__Information shown__.
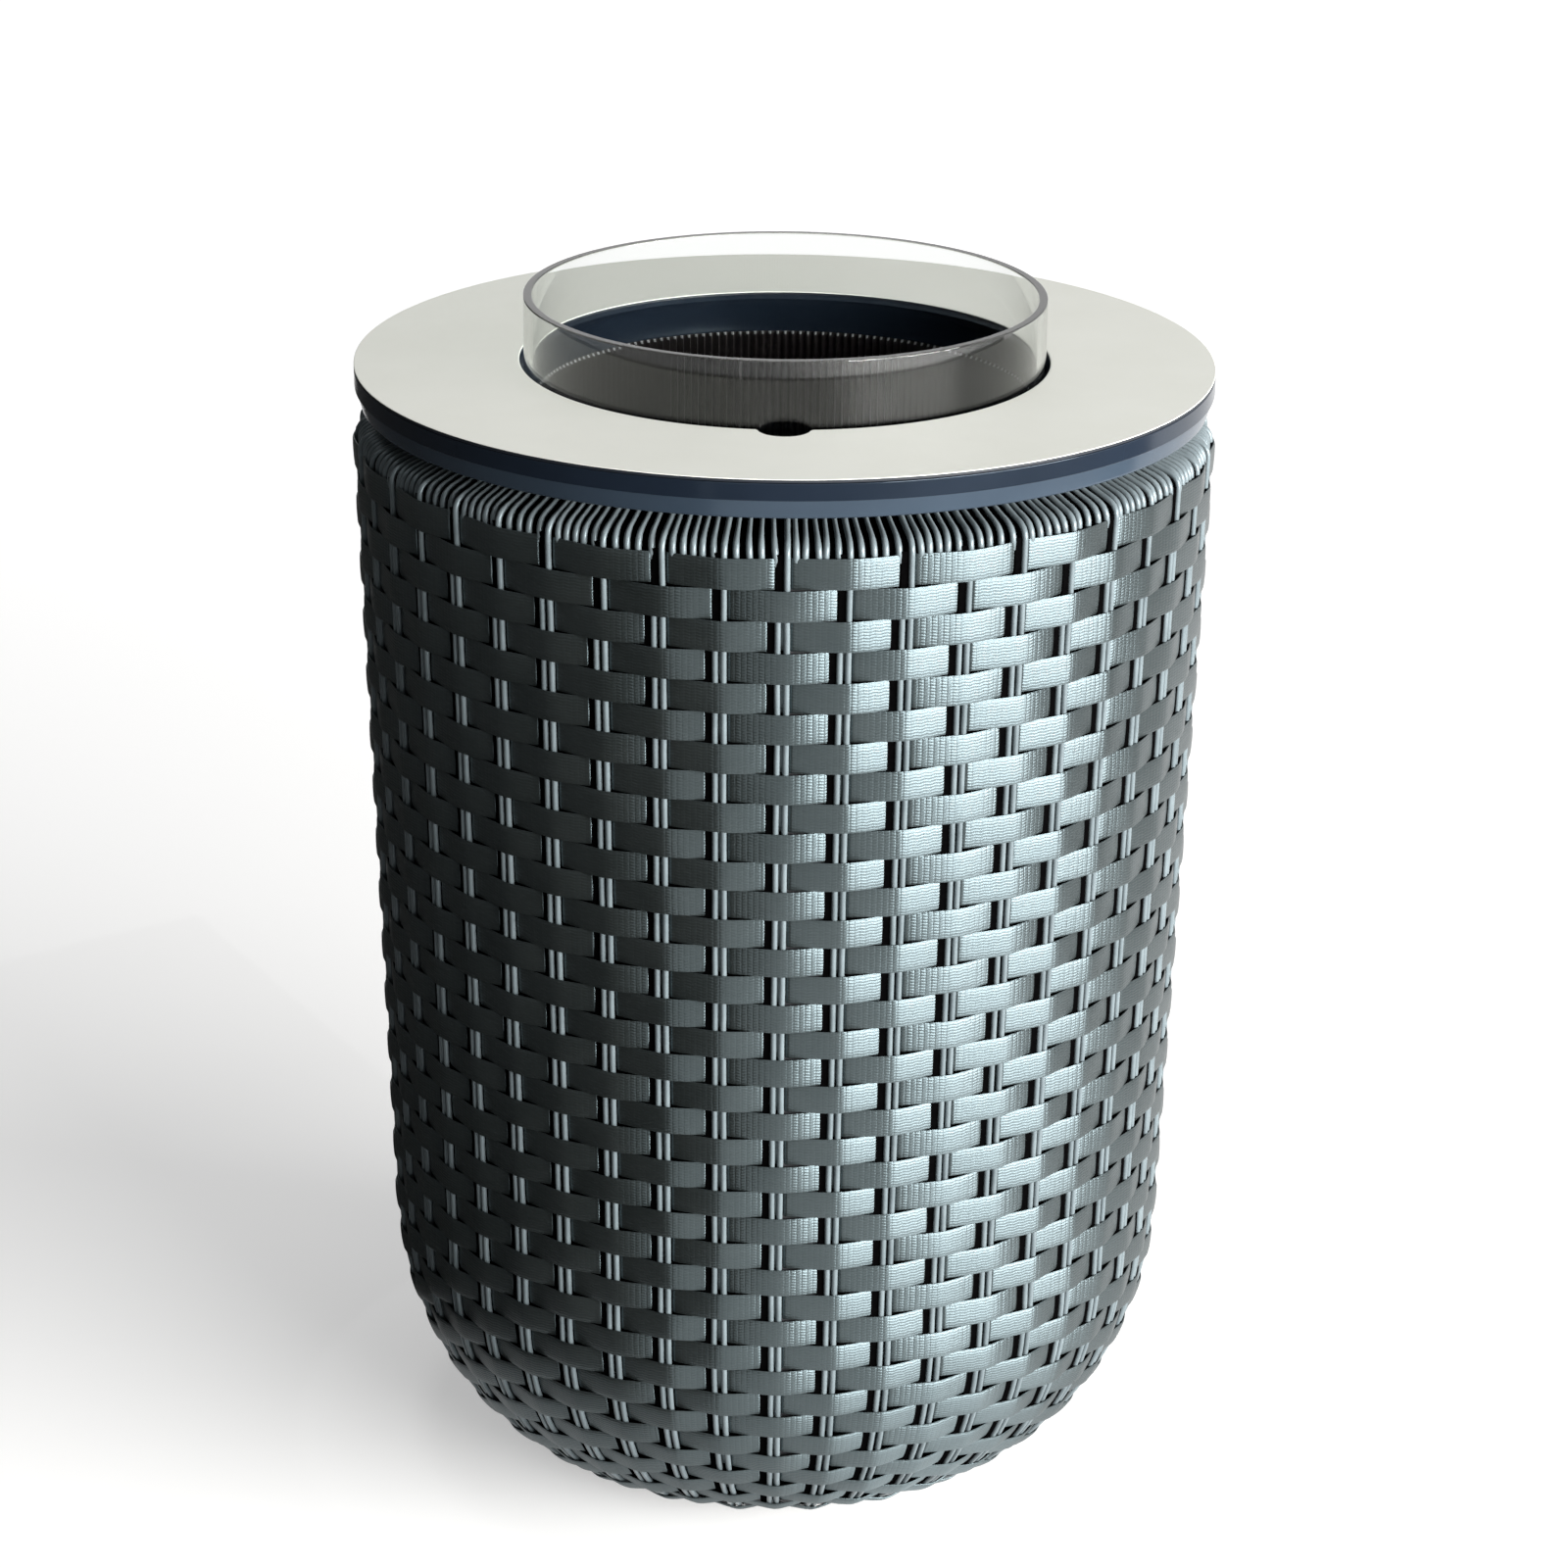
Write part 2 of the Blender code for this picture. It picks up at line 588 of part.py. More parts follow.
def build_flute_cutter(parent, material):
    """Prism that hollows the liner and leaves its upright flutes, one crest at the front."""
    valley = LINER_MOUTH_RADIUS * FACET_FACTOR - FLUTE_SETBACK
    outline = []
    for i in range(2 * FLUTE_COUNT):
        radius = valley - FLUTE_HEIGHT * (1 - i % 2)
        angle = FRONT + i * math.pi / FLUTE_COUNT
        outline.append((radius * math.cos(angle), radius * math.sin(angle)))
    data = extrude_outline(outline, LINER_FLOOR_DEPTH - LINER_LEDGE_DEPTH + SEAT_GAP)
    bmesh.ops.translate(data, vec=(0, 0, -LINER_FLOOR_DEPTH), verts=data.verts)
    return make_object("flute_cutter", data, parent, material)


def build_liner(parent, material):
    """Fluted liner: flange on the basket's rim, centring ring inside it, closed floor."""
    wall_out = LINER_MOUTH_RADIUS + LINER_WALL
    bottom = -LINER_FLOOR_DEPTH - LINER_WALL
    ring_out = RIM_RADIUS - WRAP_RADIUS - SEAT_GAP
    ring_in = ring_out - CENTRING_RING_THICKNESS
    ring_bottom = -FLANGE_UNDERSIDE - CENTRING_RING_DEPTH
    flange_out = RIM_RADIUS + FLANGE_OVERHANG
    profile = [(0, bottom), (wall_out - LINER_CORNER, bottom), (wall_out, bottom + LINER_CORNER),
               (wall_out, -FLANGE_UNDERSIDE), (ring_in, -FLANGE_UNDERSIDE), (ring_in, ring_bottom),
               (ring_out, ring_bottom), (ring_out, -FLANGE_UNDERSIDE),
               (flange_out, -FLANGE_UNDERSIDE), (flange_out, -FLANGE_TOP_DEPTH),
               (LINER_MOUTH_RADIUS, -FLANGE_TOP_DEPTH), (LINER_MOUTH_RADIUS, -LINER_LEDGE_DEPTH),
               (0, -LINER_LEDGE_DEPTH)]
    liner = make_object("cooler_liner", spin_profile(profile, ROUND_SEGMENTS, closed=False), parent,
                        material)
    add_boolean(liner, "DIFFERENCE", build_flute_cutter(parent, material))
    return liner


def build_basket():
    """Frame, woven wall and feet."""
    body_line = BodyLine()
    strand = make_material("strand_weave", (0.13, 0.15, 0.15), 0.5)
    aluminium = make_material("frame_aluminium", (0.10, 0.10, 0.11), 0.45, 0.6)
    plastic = make_material("glide_plastic", (0.03, 0.03, 0.03), 0.6)
    basket = make_empty("basket", None, 0)
    build_rim_tube(basket, aluminium)
    build_rim_wrap(basket, strand)
    build_woven_wall(body_line, basket, strand)
    build_uprights(body_line, basket, aluminium)
    build_band(body_line, basket, aluminium)
    build_base_plate(body_line, basket, aluminium)
    build_glides(body_line, basket, plastic)
    return basket


def build_cooler(basket):
    """Liner, clear bucket and table top, each on its own lifting axis."""
    liner_lift = make_empty("liner_lift", basket, TABLE_HEIGHT)
    bucket_lift = make_empty("bucket_lift", liner_lift, 0)
    top_lift = make_empty("tabletop_lift", liner_lift, 0)
    cream = make_material("cream_top", (0.82, 0.82, 0.76), 0.55)
    navy = make_material("navy_moulding", (0.035, 0.05, 0.085), 0.42)
    black = make_material("liner_plastic", (0.02, 0.018, 0.02), 0.45)
    clear = make_material("clear_acrylic", (0.92, 0.95, 0.93), 0.05, alpha=0.3)
    notch = build_notch_cutter(top_lift, navy)
    build_disc(notch, top_lift, cream)
    build_carrier(notch, top_lift, navy)
    build_bucket(bucket_lift, clear)
    build_liner(liner_lift, black)


def main():
    clear_scene()
    build_cooler(build_basket())


main()
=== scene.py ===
"""Looks of the woven cooler table: straps, strands, mouldings, clear bucket, camera and light."""
import math

import bmesh
import bpy
import numpy as np
from mathutils import Matrix, Vector


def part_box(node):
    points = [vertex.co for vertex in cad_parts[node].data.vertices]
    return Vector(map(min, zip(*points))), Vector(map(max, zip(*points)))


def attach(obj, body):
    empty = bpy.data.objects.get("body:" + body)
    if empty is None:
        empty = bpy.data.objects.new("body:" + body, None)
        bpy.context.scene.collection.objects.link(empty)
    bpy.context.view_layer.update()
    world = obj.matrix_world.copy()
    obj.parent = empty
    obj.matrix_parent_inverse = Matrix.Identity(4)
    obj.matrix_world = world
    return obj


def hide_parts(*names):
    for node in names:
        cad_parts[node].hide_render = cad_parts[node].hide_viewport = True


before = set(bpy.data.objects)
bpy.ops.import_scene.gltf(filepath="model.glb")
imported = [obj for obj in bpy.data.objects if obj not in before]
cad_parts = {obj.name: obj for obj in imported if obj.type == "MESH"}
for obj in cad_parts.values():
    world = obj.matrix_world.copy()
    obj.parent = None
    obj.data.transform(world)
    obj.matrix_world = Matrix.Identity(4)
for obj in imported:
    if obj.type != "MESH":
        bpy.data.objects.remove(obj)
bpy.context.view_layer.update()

MM = 0.001
FRONT = -math.pi / 2

# Sizes read from the frame
DISC_LOW, DISC_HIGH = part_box("tabletop_disc")
BUCKET_LOW, BUCKET_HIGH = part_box("clear_bucket")
LINER_LOW, LINER_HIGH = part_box("cooler_liner")
CARRIER_LOW, CARRIER_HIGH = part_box("top_carrier")
TUBE_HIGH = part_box("rim_tube")[1]
PLATE_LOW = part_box("base_plate")[0]
TOP = DISC_HIGH.z
TABLE_RADIUS = DISC_HIGH.y
BUCKET_RADIUS = BUCKET_HIGH.y
OPENING_RADIUS = BUCKET_RADIUS + 2 * MM
SEAT_GAP = 0.3 * MM

# Table top
CARRIER_WALL = 3 * MM
SKIRT_STEP_DEPTH = 9.7 * MM
SKIRT_STEP_WIDTH = 0.8 * MM
SKIRT_TAPER = 2.2 * MM
SKIRT_DEPTH = 18.3 * MM
COLLAR_LIP_DEPTH = 3.9 * MM
COLLAR_COVE_WIDTH = 2.2 * MM
COLLAR_COVE_DEPTH = 8.5 * MM
EDGE_FACE = 0.3 * MM
NOTCH_WIDTH = 22 * MM
NOTCH_SHOULDER = 0.14
NOTCH_DEPTH = 10.5 * MM
RIB_COUNT = 12
RIB_HALF_WIDTH = 1.25 * MM
RIB_INTO_COLLAR = 0.5 * MM
RIB_INTO_SKIRT = 1 * MM
RIB_INTO_PLATE = 0.5 * MM
TOP_COLUMNS = 736
BUCKET_COLUMNS = 368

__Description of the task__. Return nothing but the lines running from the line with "build_bucket(bucket_lift, clear)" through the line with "cad_parts[node].hide_render = cad_parts[node].hide_viewport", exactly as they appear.

__Result of the task__.
    build_bucket(bucket_lift, clear)
    build_liner(liner_lift, black)


def main():
    clear_scene()
    build_cooler(build_basket())


main()
=== scene.py ===
"""Looks of the woven cooler table: straps, strands, mouldings, clear bucket, camera and light."""
import math

import bmesh
import bpy
import numpy as np
from mathutils import Matrix, Vector


def part_box(node):
    points = [vertex.co for vertex in cad_parts[node].data.vertices]
    return Vector(map(min, zip(*points))), Vector(map(max, zip(*points)))


def attach(obj, body):
    empty = bpy.data.objects.get("body:" + body)
    if empty is None:
        empty = bpy.data.objects.new("body:" + body, None)
        bpy.context.scene.collection.objects.link(empty)
    bpy.context.view_layer.update()
    world = obj.matrix_world.copy()
    obj.parent = empty
    obj.matrix_parent_inverse = Matrix.Identity(4)
    obj.matrix_world = world
    return obj


def hide_parts(*names):
    for node in names:
        cad_parts[node].hide_render = cad_parts[node].hide_viewport = True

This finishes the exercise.